Despite today’s snow, demolition work was scheduled to get underway Monday at the Old Cardinal Stadium at the Kentucky Fair & Exposition Center (KFEC). Louisville-based wreckers, South End Services, have agreed to pay the Kentucky State Fair Board $65,000 for salvage rights to the bleachers portion of the stadium, opposite the main grandstand (at the bottom of the photo above). The fair board has long-planned to remove the stadium, built in 1957, which was largely disused after the Louisville Cardinals and the Louisville Bats both left for their own newer venues. (Interestingly, the stadium also once housed the professional baseball team, the Louisville Colonels, from the 1950s through the 1970s.)
Eventually, the entire stadium will go, but this first phase only covers the mostly-aluminum-and-steel portion of the facility. “At this time, the removal of the metal bleachers is the only scheduled project at Cardinal Stadium,” Clifford “Rip” Rippetoe, president and CEO of the fair board, said in a statement. So that gives us some time to think creatively about the demolition process.
Enter Indianapolis-based non-profit People for Urban Progress (PUP), who saw opportunity in the defunct Bush Stadium, former home to minor league baseball team, the Indianapolis Indians. (That stadium was later repurposed into wildly popular apartments, which I wrote about for The Architect’s Newspaper in 2013.) Bush Stadium was similar in a number of ways to Old Cardinal Stadium, down to its thousands of plastic seats in its grandstand. PUP partnered with the city’s transit agency, IndyGo, in 2011 and salvaged 9,000 of those seats as bus stop benches—called PUPstops—across the city. Here’s how they pulled off that grand slam.
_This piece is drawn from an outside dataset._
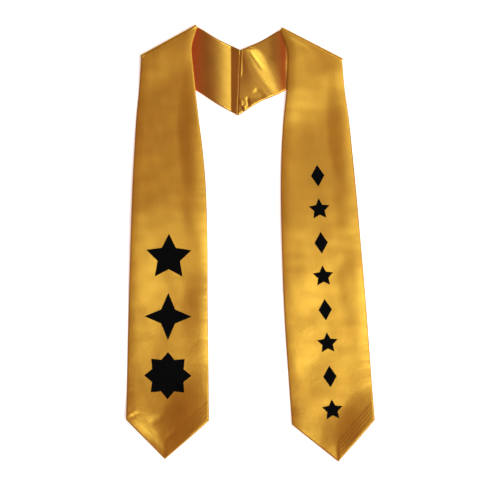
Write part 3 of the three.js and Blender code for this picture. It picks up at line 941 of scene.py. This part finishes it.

“We’ve almost doubled the number of benches at Indianapolis bus stops using a resource the city already had,” the group said on their website. “To date, 31 stops have been installed, serving roughly 220,000 rides annually. Our goal is 42, and we’re well on our way.”
To get a bus stop bench funded, PUP and IndyGo created a sponsorship program and a sign is installed next to each stop noting those who helped with funding. “The PUPstop program presents community members with the opportunity to support transit in a unique way,” Samantha Cross, vice president of business development for IndyGo told Metro magazine. “Through a donation to IndyGo, program participants will endow their very own PUPstop, made sustainably with a unique local flare.” For $850, you can choose an eligible bus stop in Indianapolis for the PUPstop program, or if you select a stop already tagged for an upgrade, IndyGo will split the cost. The transit agency also covers bench installation.
According to PUP:
After salvaging roughly 9,000 Bush Stadium seats in 2012, through a collaboration with Ecolaborative, RecycleForce, and Indianapolis Fabrications, PUP began working with IndyGo to begin installing refurbished seats at bus stops throughout Indianapolis. Before we started, of the nearly 4000 bus stops in Indianapolis, only 42 had a bench.
Remaining seats were sold through the PUP website and some were salvaged to avoid the landfill. Since the Bush seating adaptive reuse project, PUP has gone on to reclaim seats at other stadiums in Indianapolis, selling some of them as furniture and using other building materials to create bus shelters.
Back in Louisville, we’ve got thousands upon thousands of colorful seats that are slated to be trash. Once the bleachers are gone, the fair board will explore funding options to raze the rest of the structure, which is estimated to cost over $3 million for demolition alone. Before we send those chairs to the trash heap, can we learn from Indianapolis and reuse some of them for TARC stops around Louisville?